Muylaert compõe rapidamente a rotina de Val com a família, composta por Fabinho e os dois pais, dona Bárbara (Karine Teles) e doutor Carlos (Lourenço Mutarelli, excepcional), como Val os chama. Os ambientes da casa pelos quais ela perambula são brancos e inexpressivos e as roupas que ela tem que usar também. Os enquadramentos estáticos acompanham a situação inerte do ambiente. Com frequência, a empregada é vista emoldurada como entre grades ou presa através de pequenos quadrados de uma janela ou porta de vidro. A imagem explica que ela é prisioneira da condição social.

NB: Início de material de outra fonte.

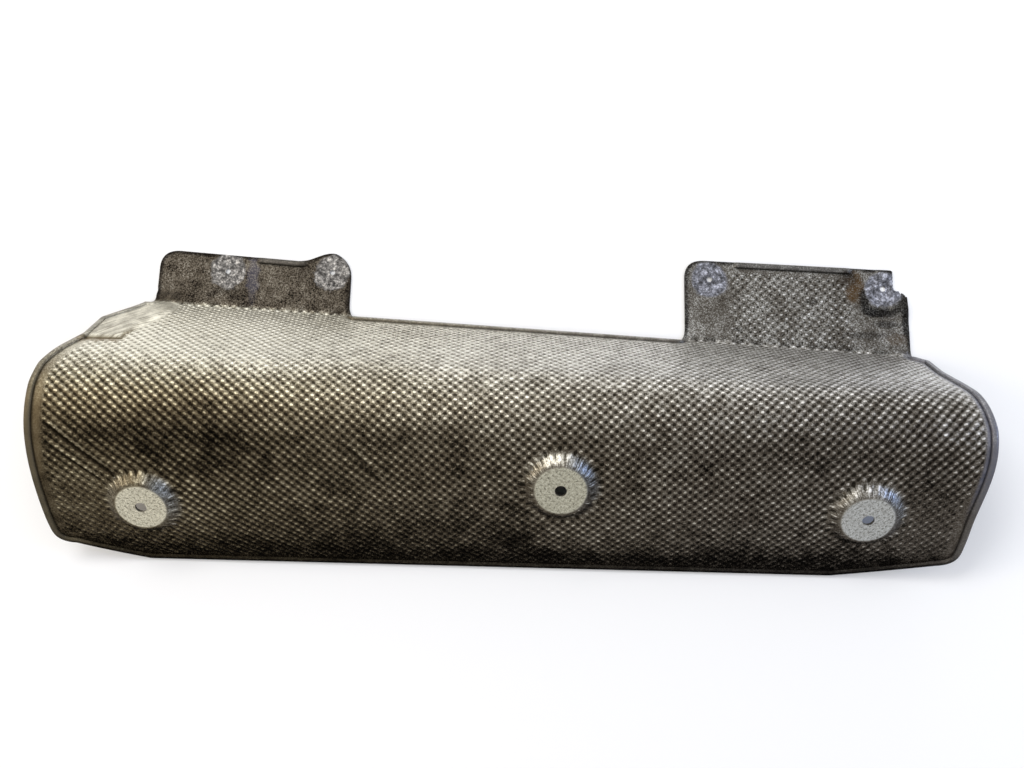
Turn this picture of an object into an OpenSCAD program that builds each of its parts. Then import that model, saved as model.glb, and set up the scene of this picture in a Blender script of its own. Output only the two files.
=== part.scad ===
// Exhaust heat shield: one embossed aluminium sheet, pressed into a half tunnel
// with two fixing tabs along its rear edge, three raised screw pads and a folded hem.
// X runs along the shield, Y from its front edge to its tabs, Z up from what it lies on.

/* [Sheet] */
// Length of the shield, end to end
shield_l = 598; // [560:1:640]
// Thickness of the embossed sheet
sheet_t = 2; // [1.4:0.1:2.6]
// Width of the hem that is folded over along every free edge
hem_w = 4; // [3:0.1:5]
// Height of the folded hem above the sheet
hem_t = 1.2; // [0.6:0.1:1.6]
// Radius of the outer corners
corner_r = 13; // [10:0.5:16]

/* [Front wall] */
// Length of the curved front wall at the right end, along the sheet
front_length = 102; // [92:1:112]
// How much longer the front wall is at the left end
front_more = 4; // [0:0.5:8]

/* [Section at the left end] */
// Slope of the front wall at its lower edge, in degrees
front_slope_l = 68; // [62:1:76]
// Slope where the front wall meets the crown, in degrees
shoulder_l = 20; // [14:1:26]
// Radius of the crown
crown_r_l = 54; // [48:1:60]
// Slope of the flat rear wall, in degrees
rear_slope_l = 49; // [45:1:54]

/* [Section at the right end] */
// Slope of the front wall at its lower edge, in degrees
front_slope_r = 63.5; // [58:0.5:70]
// Slope where the front wall meets the crown, in degrees
shoulder_r = 25; // [19:1:31]
// Radius of the crown
crown_r_r = 32; // [28:1:38]
// Slope of the flat rear wall, in degrees
rear_slope_r = 59; // [55:1:63]

/* [Tabs] */
// Depth of the left tab at its left corner, from the fold to its rear edge
left_tab_d = 37.8; // [34:0.2:42]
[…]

Val acompanha tudo contente, como se a interação com os patrões fosse natural. Considera Bárbara uma amiga e a patroa fala que ela é parte da família. A empregada parece acreditar que tem menos valor e que a relação é totalmente justa. Mesmo que viva em condições piores na mesma casa. É quando Jéssica chega que tudo vira de pernas pro ar. Em uma cena brilhante, acompanha-se a apresentação de Jéssica para a família patroa. O texto cheio de cortesias e pessoas que se esforçam para ser simpáticas é enriquecido pela direção, que faz com que as posições em cena e os olhares retidos revelem diversas camadas de tensão. O pai José Carlos observa a garota com lascívia, o filho parece chocado com o quanto ela é descolada e se parece com as colegas mais extrovertidas e a mãe está incomodada com a velocidade com que ela se acomoda no ambiente.

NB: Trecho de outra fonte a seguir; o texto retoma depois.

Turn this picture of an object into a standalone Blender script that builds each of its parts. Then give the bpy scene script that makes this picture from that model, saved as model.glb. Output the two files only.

Quem fica mais irritada com a presença progressista é Val. Tão acomodada com a discriminação, não consegue compreender a independência e segurança da filha. Quando conversa em segredo com Fabinho sobre ela, é Val quem diz com maior julgamento: “Ela olha pra tudo como se fosse presidente”. A insubordinação social de Jéssica ao ter a “ousadia” de não se colocar como diferente dos chefes é apresentada aos poucos. Como ela ousa recusar sexo com o patriarca rico? Como ousa se apresentar na casa com a mesma desenvoltura da matriarca rica? Por último, e a ousadia que determina o choque final, como ousa ser mais preparada para seguir caminho de privilégios que o garoto de origem rica?
Lourenço Mutarelli perturbador para cima da filha da empregada.

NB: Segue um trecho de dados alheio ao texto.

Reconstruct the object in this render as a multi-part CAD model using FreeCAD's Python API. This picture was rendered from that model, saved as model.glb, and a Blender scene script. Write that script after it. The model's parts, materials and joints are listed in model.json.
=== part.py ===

Com a presença da menina, os enquadramentos estáticos passam a se mover. Os planos abertos se fecham, a direção de arte muda as cores. Enquanto Val vê a família como um quadro modelo, planos subjetivos mostram como Jéssica vê os defeitos individuais de cada membro. À medida que os desafios do comportamento dela revelam os problemas para Val, ela deixa de participar dos ambientes brancos da casa e se mistura às cores vivas da casa.
A interpretação da Regina Casé foi merecidamente reconhecida no festival de Sundance. A atriz é muito informada e compreende que os valores da personagem são fontes de ignorância. Ela a interpreta com uma sinceridade tocante. Ainda assim, Camila Márdila rouba o filme. Tanto pelo fato de que ela é boa atriz como pela qualidade da personagem, que desperta empatia justamente por carregar o ponto de vista do espectador informado. De resto, vale destacar a participação do Lourenço Mutarelli, que faz de José Carlos uma figura ultrapassada e patética, ao mesmo tempo em que é um homem de classe média que usa camisas de bandas atuais como Arcade Fire e Arctic Monkeys.
Fique atento para o final do filme, no qual Val desperta finalmente quando percebe que o único erro que deveria perceber na filha é o mesmo que cometeu jovem. É também onde o filme se perde um pouco. Entre tantas abordagens acerca da discriminação, focar nas relações maternais parece abandono de oportunidade de realizar algo maior. Ainda assim, como fecha de forma cíclica, o tema principal bate com força durante o sorriso que Val abre ao encontrar o próprio caminho.